Seule lumière d’espoir dans ce chaos, la libération contre une rançon, de dix-neuf otages assyriens dimanche soir. Arrivés à bord de deux bus qui les ont transportés de Chaddadé jusqu’à la ville de Hassaké, ils auraient été relâchés contre une «jizya» pour chaque famille, un impôt décrété par l’EI que les non-musulmans doivent payer.
Jenny Saleh
Qui sont les Assyriens?
La communauté assyrienne figure parmi les multiples communautés chrétiennes d’Orient encore présentes dans la région. Les Assyriens se présentent d’ailleurs comme les descendants de l’ex-empire assyrien établi en Mésopotamie avant l’implantation du christianisme. Ils sont chrétiens nestoriens, c’est-à-dire un courant du christianisme condamné par le concile d’Ephèse en 431 en raison de divergences sur la double nature, divine et humaine, du Christ. Ils parlent encore l’araméen, la langue du Christ.
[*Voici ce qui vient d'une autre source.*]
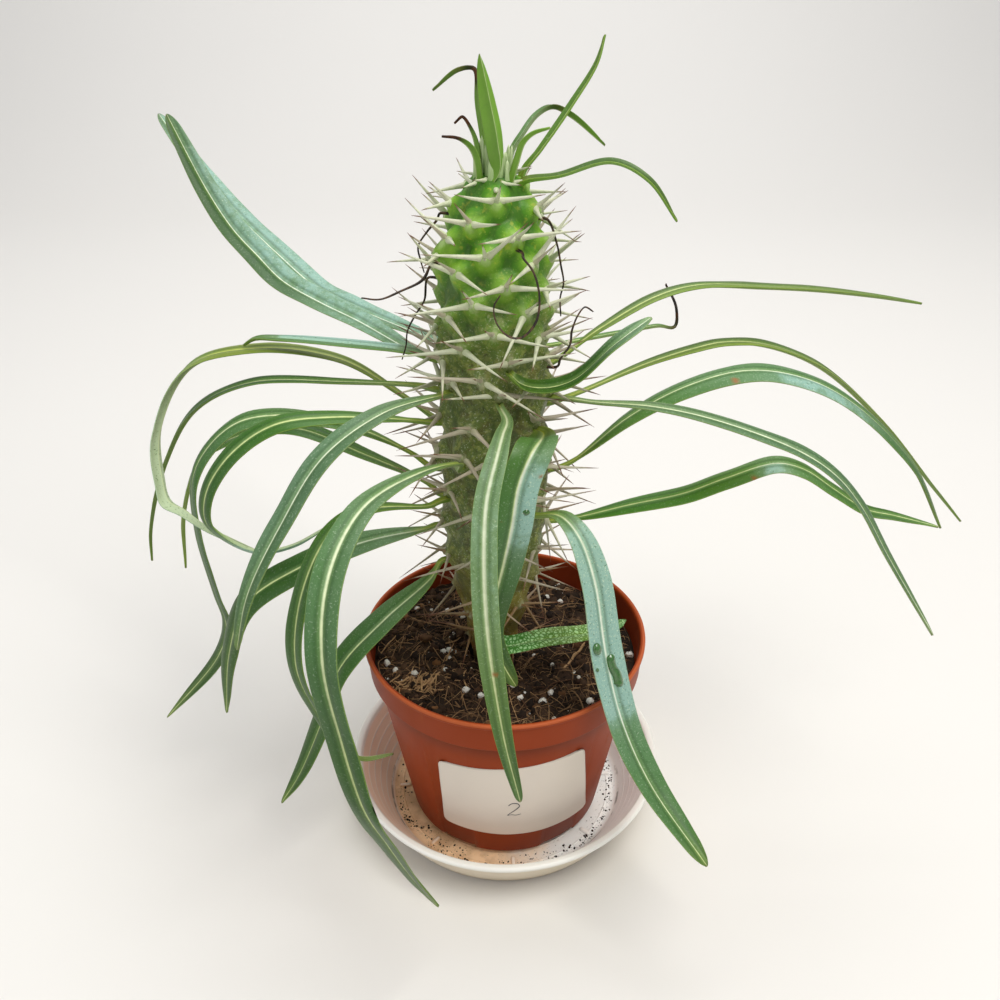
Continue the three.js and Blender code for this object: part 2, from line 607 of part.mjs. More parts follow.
// The blade's frames from the stem to the tip: a point, its side and its upper face's direction,
// its half width, its thickness and how far its edges rise
function bladeFrames(leaf, sections) {
  const curve = leafRoute(leaf);
  const [spanStart, spanEnd] = leaf.span ?? [0, 1];
  const leafThick = leaf.width < SMALL_LEAF_WIDTH ? SMALL_BLADE_THICK : BLADE_THICK;
  const sideways = polar(1, leaf.azimuth + 90, 0);
  const [turnStart, turnEnd] = leaf.turn;
  const length = curve.getLength();
  return Array.from({ length: sections }, (_, k) => {
    const s = k / (sections - 1);
    const tangent = curve.getTangentAt(s);
    const side = sideways.clone().addScaledVector(tangent, -sideways.dot(tangent)).normalize();
    const turn = radians(turnStart + (turnEnd - turnStart) * s);
    side.applyAxisAngle(tangent, turn);
    const up = tangent.clone().cross(side);
    const petiole = Math.max(1 - (s * length) / PETIOLE.length, 0);
    const narrow = THREE.MathUtils.lerp(Math.min(leaf.width, PETIOLE.width), TIP_WIDTH, s);
    const wide = leaf.width * smooth(BLADE_WIDTH, spanStart + (spanEnd - spanStart) * s);
    const fold = radians(leaf.fold + PETIOLE.fold * petiole);
    const thick = leafThick * (1 + petiole);
    return { point: curve.getPointAt(s), side, up, half: Math.max(wide, narrow) / 2, thick, fold };
  });
}

function bladeSolid(leaf, sections) {
  const points = [];
  for (const { point, side, up, half, thick, fold } of bladeFrames(leaf, sections)) {
    const edge = (sign, drop) => point.clone()
      .addScaledVector(side, sign * half * Math.cos(fold))
      .addScaledVector(up, half * Math.sin(fold) - drop);
    points.push(edge(-1, 0), point.clone(), edge(1, 0));
    points.push(edge(-1, thick), point.clone().addScaledVector(up, -thick), edge(1, thick));
  }
  const triangles = [[0, 1, 3], [1, 4, 3], [1, 2, 4], [2, 5, 4]];
  const last = points.length - 6;
  triangles.push(...triangles.map(([a, b, c]) => [last + a, last + c, last + b]));
  for (let k = 0; k < last; k += 6) {
    const [a, b, c, d, e, f] = [0, 1, 2, 3, 4, 5].map((i) => k + i);
    const quad = (p, q, flip) => {
      const faces = [[p, p + 6, q + 6], [p, q + 6, q]];
      triangles.push(...(flip ? faces.map(([x, y, z]) => [x, z, y]) : faces));
    };
    quad(a, b, false);
    quad(b, c, false);
    quad(d, e, true);
    quad(e, f, true);
    quad(a, d, true);
    quad(c, f, false);
  }
  return solidOf(geometryFrom(points, triangles));
}

// Spines: three to a bump, two splayed and one short, turned aside where a leaf is in the way
function bladeLines(leaves) {
  return leaves.flatMap((leaf) => bladeFrames(leaf, 60).map(({ point, side, half }) => (
    new THREE.Line3(
      point.clone().addScaledVector(side, -half),
      point.clone().addScaledVector(side, half),
    )
  )));
}

function meetsBlade(root, tip, lines) {
  const near = xyz(0, 0, 0);
  for (let t = 0.16; t <= 1.001; t += 0.12) {
    const p = root.clone().lerp(tip, t);
    for (const line of lines) {
      if (Math.abs(line.start.z - p.z) > 30) continue;
      line.closestPointToPoint(p, true, near);
      if (near.distanceTo(p) < SPINE_TO_BLADE) return true;
    }
  }
  return false;
}

function spineAxes(lines) {
  const spines = [];
  BUMPS.forEach((bump, n) => {
    const root = onStem(bump.azimuth, bump.height, -SPINE_SUNK);
    const outward = polar(1, bump.azimuth, 0);
    const length = smooth(SPINE_LENGTH, bump.height);
    for (let k = 0; k < 3; k += 1) {
      const short = k === 2;
      if (short && n % 2) continue;
      const draw = n * 3 + k;
      const vary = (shift) => chance(draw + shift) - 0.5;
      const splay = short
        ? SPINE_SPREAD.shortSplay * vary(0)
        : (k ? 1 : -1) * (SPINE_SPLAY + SPINE_SPREAD.splay * vary(0));
      const raised = short ? SHORT_SPINE.lift : 0;
      const lift = smooth(SPINE_LIFT, bump.height) + raised + SPINE_SPREAD.lift * vary(0.5);
      const share = (short ? SHORT_SPINE.share : 1) * (1 + SPINE_SPREAD.reach * vary(0.25));
      const reach = SPINE_SUNK + length * share;
      for (const turn of SPINE_TURNS) {
        const axis = outward.clone().applyAxisAngle(xyz(0, 0, 1), radians(splay));
        axis.z += lift;
        axis.normalize().applyAxisAngle(outward, radians(turn));
        const tip = root.clone().addScaledVector(axis, reach);
        if (tip.z < SOIL_TOP + SPINE_OVER_SOIL || meetsBlade(root, tip, lines)) continue;
        spines.push({ root, tip });
        break;
      }
    }
  });
  return spines;
}

// A spine is a three-sided needle
function spineSolid({ root, tip }) {
  const axis = tip.clone().sub(root).normalize();
  const side = axis.clone().cross(xyz(0.31, 0.17, 0.93)).normalize();
  const base = [0, 120, 240].map((angle) => (
    root.clone().addScaledVector(side.clone().applyAxisAngle(axis, radians(angle)), SPINE_ROOT_RADIUS)
  ));
  return solidOf(geometryFrom([...base, tip], [[0, 2, 1], [0, 1, 3], [1, 2, 3], [2, 0, 3]]));
}

// Soil: it fills the pot up to an uneven top, with a plain hole for the stem
function soilSolid() {
  const sides = ROUND_SIDES;
  const wall = (height) => potWallRadius(height) - POT_WALL - SOIL_TO_WALL;
  const relief = (x, y) => SOIL_RELIEF * (
    0.5 * Math.sin(0.17 * x + 1.1) * Math.cos(0.15 * y - 0.4) + 0.35 * Math.sin(0.41 * x - 0.33 * y)
    + 0.3 * Math.cos(0.52 * y + 0.29 * x + 2)
  );
  const holeRadius = coreRadius(SOIL_TOP) + SOIL_HOLE_ROOM;
  const underCollar = COLLAR_BOTTOM - 1;
  const rings = [
    [wall(SOIL_BOTTOM), SOIL_BOTTOM, 0], [wall(underCollar), underCollar, 0],
    [wall(underCollar) + 0.6, SOIL_TOP - 1.5, 0.4],
    ...SOIL_RINGS.map(([out, rise, share]) => [out, SOIL_TOP + rise, share]),
    [holeRadius, SOIL_TOP + 0.2, 0.5, stemLean(SOIL_TOP)],
    [holeRadius - SOIL_HOLE_TAPER, SOIL_HOLE_BOTTOM, 0, stemLean(SOIL_HOLE_BOTTOM)],
  ];
  const points = [xyz(0, 0, SOIL_BOTTOM)];
  for (const [out, height, share, lean = 0] of rings) {
    for (let i = 0; i < sides; i += 1) {
      const p = polar(out, (360 * i) / sides, height);
      p.z += share * relief(p.x, p.y);
      p.x += lean;
      points.push(p);
    }
  }
  const last = points.push(xyz(0, 0, SOIL_HOLE_BOTTOM)) - 1;
  const triangles = [];
  for (let i = 0; i < sides; i += 1) {
    const n = (i + 1) % sides;
    triangles.push([0, 1 + n, 1 + i], [last - sides + i, last - sides + n, last]);
    for (let row = 1; row + sides < last; row += sides) {
      const next = row + sides;
      triangles.push([row + i, row + n, next + n], [row + i, next + n, next + i]);
    }
  }
  return solidOf(geometryFrom(points, triangles));
}

const potted = new THREE.Group();
potted.name = 'potted_madagascar_palm';

function addPiece(name, solid, colour, roughness) {
  const material = new THREE.MeshStandardMaterial({ color: colour, roughness, metalness: 0 });
  const mesh = new THREE.Mesh(geometryOf(solid), material);
  mesh.name = name;
  potted.add(mesh);
}

const allLeaves = { ...LEAVES, ...YOUNG_LEAVES, ...DRY_LEAVES };
const lines = bladeLines(Object.values(allLeaves));
const stem = wasm.Manifold.union([stemSkin(0), ...spineAxes(lines).map(spineSolid)]);
const stemRoom = stemSkin(CLEARANCE + 0.1);

addPiece('saucer', saucerSolid(), COLOURS.saucer, 0.45);
addPiece('pot', potSolid(), COLOURS.pot, 0.55);
addPiece('label', labelSolid(), COLOURS.label, 0.8);
addPiece('soil', soilSolid(), COLOURS.soil, 0.95);
addPiece('stem', largestBody(stem), COLOURS.stem, 0.6);
for (const [name, leaf] of Object.entries(allLeaves)) {
  const small = name in YOUNG_LEAVES || name in DRY_LEAVES;
  const blade = bladeSolid(leaf, small ? SMALL_BLADE_SECTIONS : BLADE_SECTIONS);
  const colour = name in LEAVES ? COLOURS.leaf : name in YOUNG_LEAVES ? COLOURS.young : COLOURS.dry;
  addPiece(name, largestBody(blade.subtract(stemRoom)), colour, 0.5);
}

export default potted;
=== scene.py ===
import itertools
import math
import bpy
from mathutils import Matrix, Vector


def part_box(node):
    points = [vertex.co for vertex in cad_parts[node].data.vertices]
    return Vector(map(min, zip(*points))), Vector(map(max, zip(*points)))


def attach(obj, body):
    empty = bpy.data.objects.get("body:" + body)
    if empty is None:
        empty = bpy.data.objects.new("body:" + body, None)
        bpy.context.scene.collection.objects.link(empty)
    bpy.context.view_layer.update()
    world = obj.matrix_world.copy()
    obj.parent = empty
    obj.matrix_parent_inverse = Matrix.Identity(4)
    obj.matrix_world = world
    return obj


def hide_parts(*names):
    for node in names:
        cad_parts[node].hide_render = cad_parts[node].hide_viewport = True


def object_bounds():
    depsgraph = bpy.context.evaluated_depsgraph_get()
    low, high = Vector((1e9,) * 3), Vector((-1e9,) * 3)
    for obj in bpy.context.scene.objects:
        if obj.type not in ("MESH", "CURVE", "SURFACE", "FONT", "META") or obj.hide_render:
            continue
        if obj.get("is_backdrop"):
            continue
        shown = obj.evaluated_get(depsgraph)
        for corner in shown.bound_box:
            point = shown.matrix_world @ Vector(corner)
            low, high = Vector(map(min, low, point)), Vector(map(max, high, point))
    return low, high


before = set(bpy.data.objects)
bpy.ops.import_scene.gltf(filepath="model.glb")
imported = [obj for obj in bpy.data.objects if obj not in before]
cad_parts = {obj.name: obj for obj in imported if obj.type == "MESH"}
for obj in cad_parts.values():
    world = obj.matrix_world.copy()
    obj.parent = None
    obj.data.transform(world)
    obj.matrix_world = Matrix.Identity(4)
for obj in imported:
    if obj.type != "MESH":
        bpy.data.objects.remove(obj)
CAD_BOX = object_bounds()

from types import SimpleNamespace

import bmesh
import bpy
import numpy as np
from mathutils import Euler, Vector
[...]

Marche de soutien à Beyrouth
Une centaine de personnes se sont rassemblées dimanche, au centre-ville, pour participer à une marche organisée en solidarité avec les quelque 200 Assyriens enlevés par l’Etat islamique dans la région de Hassaké en Syrie. Parmi les participants, figuraient plusieurs chefs des communautés chrétiennes persécutées en Irak et en Syrie. Chantant des slogans en langue araméenne et brandissant des drapeaux assyriens, les manifestants ont exhorté la communauté internationale à secourir les chrétiens persécutés par Daech, tant en Syrie qu’en Irak. Au terme d’une marche qui les a menés jusqu’au siège de l’Escwa, ils se sont rassemblés dans le jardin Gebran Khalil Gebran pour remettre aux responsables onusiens un mémorandum adressé au secrétaire général des Nations unies, Ban Ki-Moon. Au Liban, la communauté assyrienne serait forte de 30 000 à 50 000 personnes. Le ministère de l’Intérieur libanais a par ailleurs ordonné que soit facilitée l’entrée au Liban des réfugiés assyriens qui fuiraient la région de Hassaké. Selon Ibrahim Mrad, le président du Parti de l’Union syriaque, environ 500 Assyriens en provenance de Syrie seraient déjà entrés au Liban. Plusieurs centaines de réfugiés pourraient ainsi arriver dans les prochains jours ou semaines.